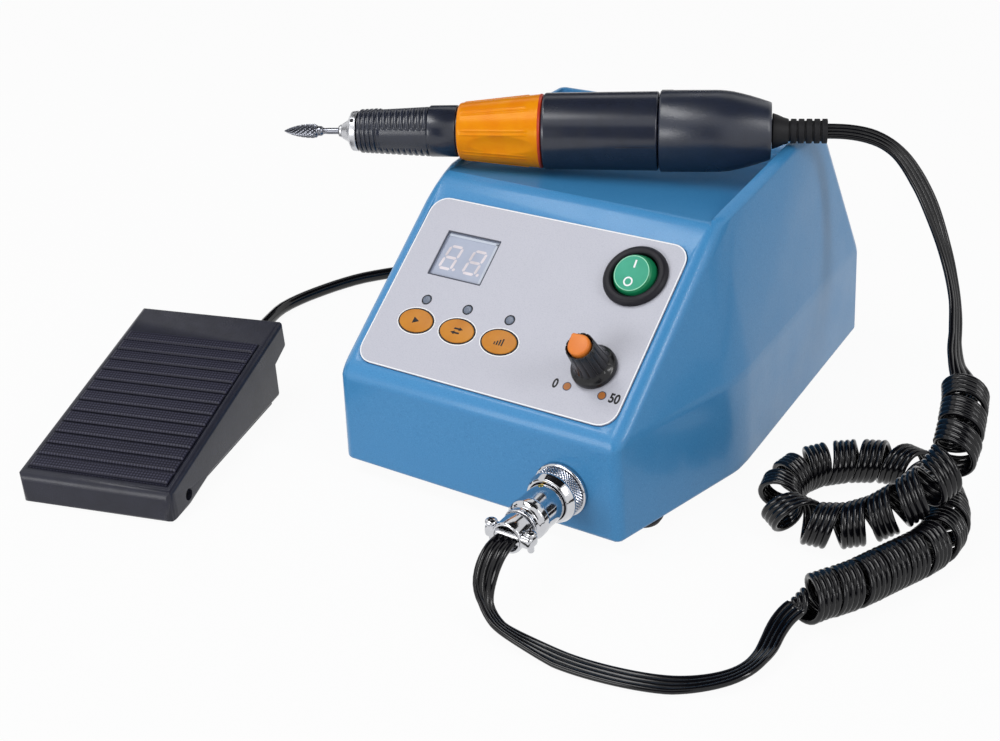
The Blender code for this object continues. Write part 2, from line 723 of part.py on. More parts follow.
def plate_on_panel(name, width, length, low, high, corner, centre, make, finish=None):
    """A flat piece or tool in the panel frame, its faces low and high above the panel."""
    segments = 1 if corner <= GAP else 4
    mesh = box_mesh(name, (width, length, high - low), (0, 0, (low + high) / 2), corner, segments,
                    True)
    place = shift(*centre)
    if make == "cutter":
        return cutter(name, mesh, PANEL, place)
    return node(name, mesh, finish, PANEL, place)


def key_u(index):
    return KEY_FIRST_U + index * KEY_PITCH


def panel_openings():
    """Tools for everything that passes through the sloping panel."""
    depth = -HOUSING_WALL - OVERRUN
    high = OVERRUN
    tools = [plate_on_panel("display_opening", DISPLAY_WIDTH + 2 * GAP, DISPLAY_HEIGHT + 2 * GAP,
                            depth, high, GAP, (DISPLAY_U, DISPLAY_S, 0), "cutter")]
    for index in range(3):
        tag = str(index + 1)
        oval = (1, (KEY_LENGTH + 2 * GAP) / (KEY_WIDTH + 2 * GAP))
        tools.append(cutter("key_opening_" + tag,
                            drum_mesh("key_opening", KEY_WIDTH / 2 + GAP, depth, high, MEDIUM,
                                      stretch=oval),
                            PANEL, shift(key_u(index), KEY_S)))
        tools.append(cutter("lamp_opening_" + tag,
                            drum_mesh("lamp_opening", LAMP_RADIUS + GAP, depth, high, 12),
                            PANEL, shift(key_u(index), LAMP_S)))
    tools.append(cutter("rocker_opening",
                        drum_mesh("rocker_opening", BEZEL_BODY_RADIUS + GAP, depth, high, FINE),
                        PANEL, shift(ROCKER_U, ROCKER_S)))
    tools.append(cutter("shaft_opening",
                        drum_mesh("shaft_opening", POT_BUSH_RADIUS + GAP, depth, high, SMALL),
                        PANEL, shift(KNOB_U, KNOB_S)))
    return tools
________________
■ **Task description**:
Make an exact copy of the data above.

■ **Answer in full**:
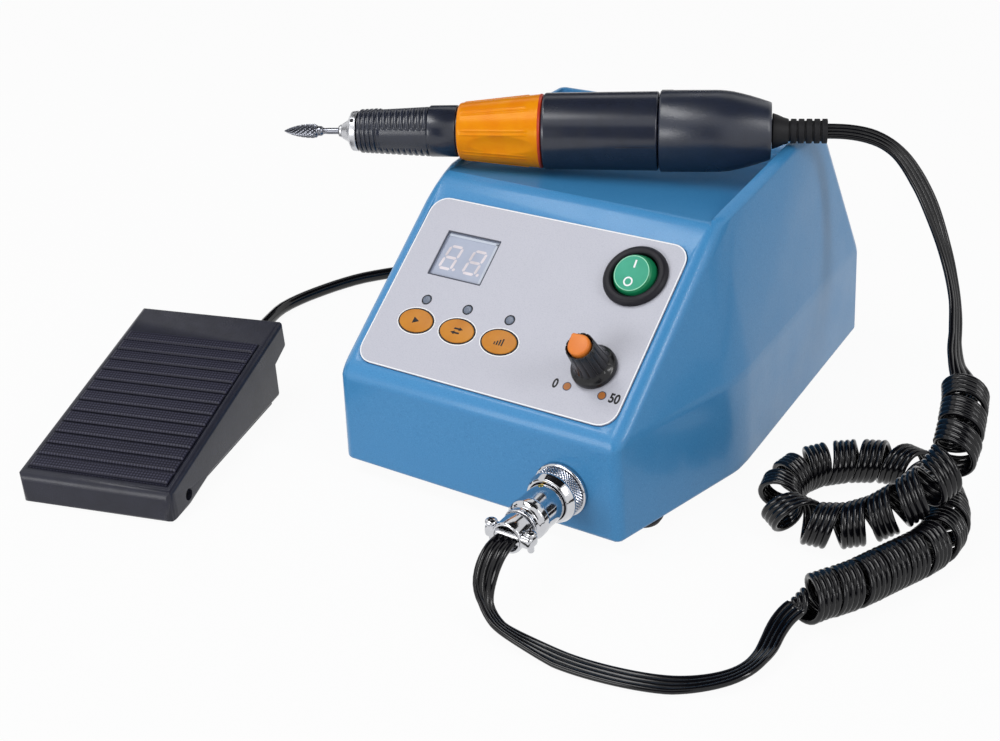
The Blender code for this object continues. Write part 2, from line 723 of part.py on. More parts follow.
def plate_on_panel(name, width, length, low, high, corner, centre, make, finish=None):
    """A flat piece or tool in the panel frame, its faces low and high above the panel."""
    segments = 1 if corner <= GAP else 4
    mesh = box_mesh(name, (width, length, high - low), (0, 0, (low + high) / 2), corner, segments,
                    True)
    place = shift(*centre)
    if make == "cutter":
        return cutter(name, mesh, PANEL, place)
    return node(name, mesh, finish, PANEL, place)


def key_u(index):
    return KEY_FIRST_U + index * KEY_PITCH


def panel_openings():
    """Tools for everything that passes through the sloping panel."""
    depth = -HOUSING_WALL - OVERRUN
    high = OVERRUN
    tools = [plate_on_panel("display_opening", DISPLAY_WIDTH + 2 * GAP, DISPLAY_HEIGHT + 2 * GAP,
                            depth, high, GAP, (DISPLAY_U, DISPLAY_S, 0), "cutter")]
    for index in range(3):
        tag = str(index + 1)
        oval = (1, (KEY_LENGTH + 2 * GAP) / (KEY_WIDTH + 2 * GAP))
        tools.append(cutter("key_opening_" + tag,
                            drum_mesh("key_opening", KEY_WIDTH / 2 + GAP, depth, high, MEDIUM,
                                      stretch=oval),
                            PANEL, shift(key_u(index), KEY_S)))
        tools.append(cutter("lamp_opening_" + tag,
                            drum_mesh("lamp_opening", LAMP_RADIUS + GAP, depth, high, 12),
                            PANEL, shift(key_u(index), LAMP_S)))
    tools.append(cutter("rocker_opening",
                        drum_mesh("rocker_opening", BEZEL_BODY_RADIUS + GAP, depth, high, FINE),
                        PANEL, shift(ROCKER_U, ROCKER_S)))
    tools.append(cutter("shaft_opening",
                        drum_mesh("shaft_opening", POT_BUSH_RADIUS + GAP, depth, high, SMALL),
                        PANEL, shift(KNOB_U, KNOB_S)))
    return tools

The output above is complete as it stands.